AIM OF THE EXERCISE: Reproduce the listing below verbatim.

DATA SHOWN:
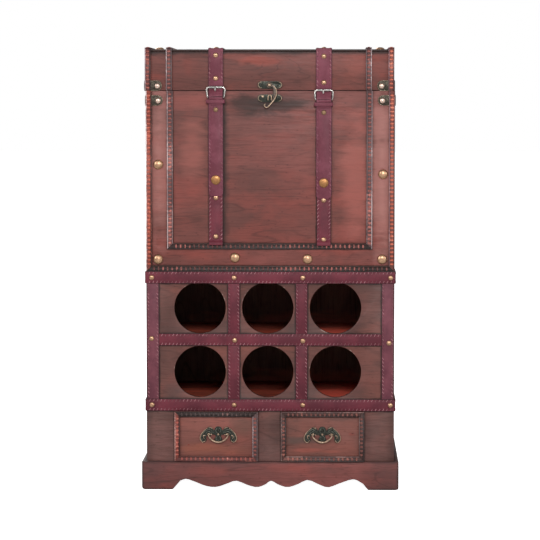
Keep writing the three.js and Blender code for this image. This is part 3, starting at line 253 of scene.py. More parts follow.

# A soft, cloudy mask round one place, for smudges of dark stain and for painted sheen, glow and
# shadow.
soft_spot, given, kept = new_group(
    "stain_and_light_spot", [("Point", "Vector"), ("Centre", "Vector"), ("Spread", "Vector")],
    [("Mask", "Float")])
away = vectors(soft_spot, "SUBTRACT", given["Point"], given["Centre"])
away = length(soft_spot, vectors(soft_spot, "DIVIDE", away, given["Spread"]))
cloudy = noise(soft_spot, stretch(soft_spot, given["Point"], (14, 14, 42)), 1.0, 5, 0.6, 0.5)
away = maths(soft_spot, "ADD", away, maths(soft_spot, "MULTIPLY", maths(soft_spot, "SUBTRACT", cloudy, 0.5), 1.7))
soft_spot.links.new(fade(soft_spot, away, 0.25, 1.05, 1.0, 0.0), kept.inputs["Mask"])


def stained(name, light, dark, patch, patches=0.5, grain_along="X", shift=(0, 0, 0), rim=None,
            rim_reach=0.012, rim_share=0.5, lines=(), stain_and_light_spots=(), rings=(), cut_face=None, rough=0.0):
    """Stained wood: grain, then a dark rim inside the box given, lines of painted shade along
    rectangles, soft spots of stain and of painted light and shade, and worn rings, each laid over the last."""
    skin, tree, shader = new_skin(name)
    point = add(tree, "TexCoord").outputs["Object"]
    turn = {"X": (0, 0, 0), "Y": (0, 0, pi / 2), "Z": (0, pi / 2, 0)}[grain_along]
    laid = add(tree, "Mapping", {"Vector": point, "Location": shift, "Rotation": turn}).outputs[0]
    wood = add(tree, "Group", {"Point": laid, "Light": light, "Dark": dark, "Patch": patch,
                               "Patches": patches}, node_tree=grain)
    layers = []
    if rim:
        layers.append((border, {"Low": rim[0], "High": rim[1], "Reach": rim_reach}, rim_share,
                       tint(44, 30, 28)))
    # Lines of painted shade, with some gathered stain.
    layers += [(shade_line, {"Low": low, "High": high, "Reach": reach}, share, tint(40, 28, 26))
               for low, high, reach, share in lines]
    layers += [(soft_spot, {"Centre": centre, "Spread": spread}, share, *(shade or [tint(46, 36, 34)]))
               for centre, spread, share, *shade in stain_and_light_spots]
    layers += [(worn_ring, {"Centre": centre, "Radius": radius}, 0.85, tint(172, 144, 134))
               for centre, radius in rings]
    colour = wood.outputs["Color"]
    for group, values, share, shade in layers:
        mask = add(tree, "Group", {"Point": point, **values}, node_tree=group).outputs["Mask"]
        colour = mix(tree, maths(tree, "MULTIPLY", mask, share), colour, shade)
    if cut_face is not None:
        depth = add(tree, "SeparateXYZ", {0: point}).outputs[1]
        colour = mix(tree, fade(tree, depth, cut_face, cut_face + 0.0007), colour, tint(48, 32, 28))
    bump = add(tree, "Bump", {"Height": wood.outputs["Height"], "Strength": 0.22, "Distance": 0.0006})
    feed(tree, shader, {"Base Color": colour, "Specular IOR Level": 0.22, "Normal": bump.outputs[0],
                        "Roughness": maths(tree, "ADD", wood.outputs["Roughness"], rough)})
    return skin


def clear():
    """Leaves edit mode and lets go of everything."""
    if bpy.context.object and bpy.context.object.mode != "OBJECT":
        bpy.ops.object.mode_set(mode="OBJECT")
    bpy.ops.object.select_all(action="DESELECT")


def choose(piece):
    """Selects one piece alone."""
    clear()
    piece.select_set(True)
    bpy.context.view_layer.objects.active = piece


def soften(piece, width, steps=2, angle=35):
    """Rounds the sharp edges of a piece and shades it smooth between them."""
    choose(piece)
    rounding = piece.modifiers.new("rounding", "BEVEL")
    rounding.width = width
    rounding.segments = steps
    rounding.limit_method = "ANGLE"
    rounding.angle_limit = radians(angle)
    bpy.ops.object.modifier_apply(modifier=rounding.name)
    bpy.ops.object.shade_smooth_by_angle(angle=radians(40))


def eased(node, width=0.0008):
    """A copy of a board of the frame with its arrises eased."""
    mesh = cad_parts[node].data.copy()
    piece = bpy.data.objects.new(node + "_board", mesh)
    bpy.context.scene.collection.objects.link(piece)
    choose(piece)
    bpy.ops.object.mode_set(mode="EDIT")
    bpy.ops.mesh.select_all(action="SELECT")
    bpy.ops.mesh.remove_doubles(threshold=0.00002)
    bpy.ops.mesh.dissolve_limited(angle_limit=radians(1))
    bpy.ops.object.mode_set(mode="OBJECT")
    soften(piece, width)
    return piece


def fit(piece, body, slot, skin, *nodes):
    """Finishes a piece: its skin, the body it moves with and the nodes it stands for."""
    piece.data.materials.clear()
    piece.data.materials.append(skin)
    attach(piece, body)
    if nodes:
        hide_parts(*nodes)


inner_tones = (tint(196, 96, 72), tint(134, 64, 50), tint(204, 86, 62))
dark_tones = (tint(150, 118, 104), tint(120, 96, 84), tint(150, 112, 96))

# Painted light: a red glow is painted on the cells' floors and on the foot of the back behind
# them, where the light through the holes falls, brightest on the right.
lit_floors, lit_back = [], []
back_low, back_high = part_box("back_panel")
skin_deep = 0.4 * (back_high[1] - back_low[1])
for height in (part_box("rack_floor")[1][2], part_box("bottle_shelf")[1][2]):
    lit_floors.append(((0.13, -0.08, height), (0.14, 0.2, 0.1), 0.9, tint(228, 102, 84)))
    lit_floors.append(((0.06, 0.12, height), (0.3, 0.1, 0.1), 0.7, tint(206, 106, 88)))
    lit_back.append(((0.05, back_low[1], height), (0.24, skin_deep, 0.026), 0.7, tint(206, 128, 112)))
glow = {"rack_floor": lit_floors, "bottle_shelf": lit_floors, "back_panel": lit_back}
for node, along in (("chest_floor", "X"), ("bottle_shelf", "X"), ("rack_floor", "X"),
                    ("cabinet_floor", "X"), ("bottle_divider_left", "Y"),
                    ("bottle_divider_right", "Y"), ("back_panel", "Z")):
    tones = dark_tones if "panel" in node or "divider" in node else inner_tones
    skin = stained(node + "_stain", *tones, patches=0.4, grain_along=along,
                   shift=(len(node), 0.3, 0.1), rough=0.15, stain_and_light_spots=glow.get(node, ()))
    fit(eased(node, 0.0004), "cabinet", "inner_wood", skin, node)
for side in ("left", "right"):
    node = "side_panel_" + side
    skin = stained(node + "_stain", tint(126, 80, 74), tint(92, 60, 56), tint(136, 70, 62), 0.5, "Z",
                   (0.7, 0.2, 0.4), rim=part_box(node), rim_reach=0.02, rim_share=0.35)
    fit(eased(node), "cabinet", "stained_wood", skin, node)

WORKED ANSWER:
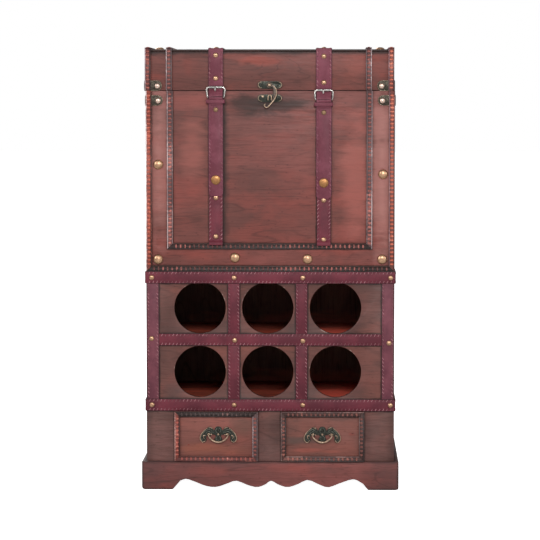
Keep writing the three.js and Blender code for this image. This is part 3, starting at line 253 of scene.py. More parts follow.

# A soft, cloudy mask round one place, for smudges of dark stain and for painted sheen, glow and
# shadow.
soft_spot, given, kept = new_group(
    "stain_and_light_spot", [("Point", "Vector"), ("Centre", "Vector"), ("Spread", "Vector")],
    [("Mask", "Float")])
away = vectors(soft_spot, "SUBTRACT", given["Point"], given["Centre"])
away = length(soft_spot, vectors(soft_spot, "DIVIDE", away, given["Spread"]))
cloudy = noise(soft_spot, stretch(soft_spot, given["Point"], (14, 14, 42)), 1.0, 5, 0.6, 0.5)
away = maths(soft_spot, "ADD", away, maths(soft_spot, "MULTIPLY", maths(soft_spot, "SUBTRACT", cloudy, 0.5), 1.7))
soft_spot.links.new(fade(soft_spot, away, 0.25, 1.05, 1.0, 0.0), kept.inputs["Mask"])


def stained(name, light, dark, patch, patches=0.5, grain_along="X", shift=(0, 0, 0), rim=None,
            rim_reach=0.012, rim_share=0.5, lines=(), stain_and_light_spots=(), rings=(), cut_face=None, rough=0.0):
    """Stained wood: grain, then a dark rim inside the box given, lines of painted shade along
    rectangles, soft spots of stain and of painted light and shade, and worn rings, each laid over the last."""
    skin, tree, shader = new_skin(name)
    point = add(tree, "TexCoord").outputs["Object"]
    turn = {"X": (0, 0, 0), "Y": (0, 0, pi / 2), "Z": (0, pi / 2, 0)}[grain_along]
    laid = add(tree, "Mapping", {"Vector": point, "Location": shift, "Rotation": turn}).outputs[0]
    wood = add(tree, "Group", {"Point": laid, "Light": light, "Dark": dark, "Patch": patch,
                               "Patches": patches}, node_tree=grain)
    layers = []
    if rim:
        layers.append((border, {"Low": rim[0], "High": rim[1], "Reach": rim_reach}, rim_share,
                       tint(44, 30, 28)))
    # Lines of painted shade, with some gathered stain.
    layers += [(shade_line, {"Low": low, "High": high, "Reach": reach}, share, tint(40, 28, 26))
               for low, high, reach, share in lines]
    layers += [(soft_spot, {"Centre": centre, "Spread": spread}, share, *(shade or [tint(46, 36, 34)]))
               for centre, spread, share, *shade in stain_and_light_spots]
    layers += [(worn_ring, {"Centre": centre, "Radius": radius}, 0.85, tint(172, 144, 134))
               for centre, radius in rings]
    colour = wood.outputs["Color"]
    for group, values, share, shade in layers:
        mask = add(tree, "Group", {"Point": point, **values}, node_tree=group).outputs["Mask"]
        colour = mix(tree, maths(tree, "MULTIPLY", mask, share), colour, shade)
    if cut_face is not None:
        depth = add(tree, "SeparateXYZ", {0: point}).outputs[1]
        colour = mix(tree, fade(tree, depth, cut_face, cut_face + 0.0007), colour, tint(48, 32, 28))
    bump = add(tree, "Bump", {"Height": wood.outputs["Height"], "Strength": 0.22, "Distance": 0.0006})
    feed(tree, shader, {"Base Color": colour, "Specular IOR Level": 0.22, "Normal": bump.outputs[0],
                        "Roughness": maths(tree, "ADD", wood.outputs["Roughness"], rough)})
    return skin


def clear():
    """Leaves edit mode and lets go of everything."""
    if bpy.context.object and bpy.context.object.mode != "OBJECT":
        bpy.ops.object.mode_set(mode="OBJECT")
    bpy.ops.object.select_all(action="DESELECT")


def choose(piece):
    """Selects one piece alone."""
    clear()
    piece.select_set(True)
    bpy.context.view_layer.objects.active = piece


def soften(piece, width, steps=2, angle=35):
    """Rounds the sharp edges of a piece and shades it smooth between them."""
    choose(piece)
    rounding = piece.modifiers.new("rounding", "BEVEL")
    rounding.width = width
    rounding.segments = steps
    rounding.limit_method = "ANGLE"
    rounding.angle_limit = radians(angle)
    bpy.ops.object.modifier_apply(modifier=rounding.name)
    bpy.ops.object.shade_smooth_by_angle(angle=radians(40))


def eased(node, width=0.0008):
    """A copy of a board of the frame with its arrises eased."""
    mesh = cad_parts[node].data.copy()
    piece = bpy.data.objects.new(node + "_board", mesh)
    bpy.context.scene.collection.objects.link(piece)
    choose(piece)
    bpy.ops.object.mode_set(mode="EDIT")
    bpy.ops.mesh.select_all(action="SELECT")
    bpy.ops.mesh.remove_doubles(threshold=0.00002)
    bpy.ops.mesh.dissolve_limited(angle_limit=radians(1))
    bpy.ops.object.mode_set(mode="OBJECT")
    soften(piece, width)
    return piece


def fit(piece, body, slot, skin, *nodes):
    """Finishes a piece: its skin, the body it moves with and the nodes it stands for."""
    piece.data.materials.clear()
    piece.data.materials.append(skin)
    attach(piece, body)
    if nodes:
        hide_parts(*nodes)


inner_tones = (tint(196, 96, 72), tint(134, 64, 50), tint(204, 86, 62))
dark_tones = (tint(150, 118, 104), tint(120, 96, 84), tint(150, 112, 96))

# Painted light: a red glow is painted on the cells' floors and on the foot of the back behind
# them, where the light through the holes falls, brightest on the right.
lit_floors, lit_back = [], []
back_low, back_high = part_box("back_panel")
skin_deep = 0.4 * (back_high[1] - back_low[1])
for height in (part_box("rack_floor")[1][2], part_box("bottle_shelf")[1][2]):
    lit_floors.append(((0.13, -0.08, height), (0.14, 0.2, 0.1), 0.9, tint(228, 102, 84)))
    lit_floors.append(((0.06, 0.12, height), (0.3, 0.1, 0.1), 0.7, tint(206, 106, 88)))
    lit_back.append(((0.05, back_low[1], height), (0.24, skin_deep, 0.026), 0.7, tint(206, 128, 112)))
glow = {"rack_floor": lit_floors, "bottle_shelf": lit_floors, "back_panel": lit_back}
for node, along in (("chest_floor", "X"), ("bottle_shelf", "X"), ("rack_floor", "X"),
                    ("cabinet_floor", "X"), ("bottle_divider_left", "Y"),
                    ("bottle_divider_right", "Y"), ("back_panel", "Z")):
    tones = dark_tones if "panel" in node or "divider" in node else inner_tones
    skin = stained(node + "_stain", *tones, patches=0.4, grain_along=along,
                   shift=(len(node), 0.3, 0.1), rough=0.15, stain_and_light_spots=glow.get(node, ()))
    fit(eased(node, 0.0004), "cabinet", "inner_wood", skin, node)
for side in ("left", "right"):
    node = "side_panel_" + side
    skin = stained(node + "_stain", tint(126, 80, 74), tint(92, 60, 56), tint(136, 70, 62), 0.5, "Z",
                   (0.7, 0.2, 0.4), rim=part_box(node), rim_reach=0.02, rim_share=0.35)
    fit(eased(node), "cabinet", "stained_wood", skin, node)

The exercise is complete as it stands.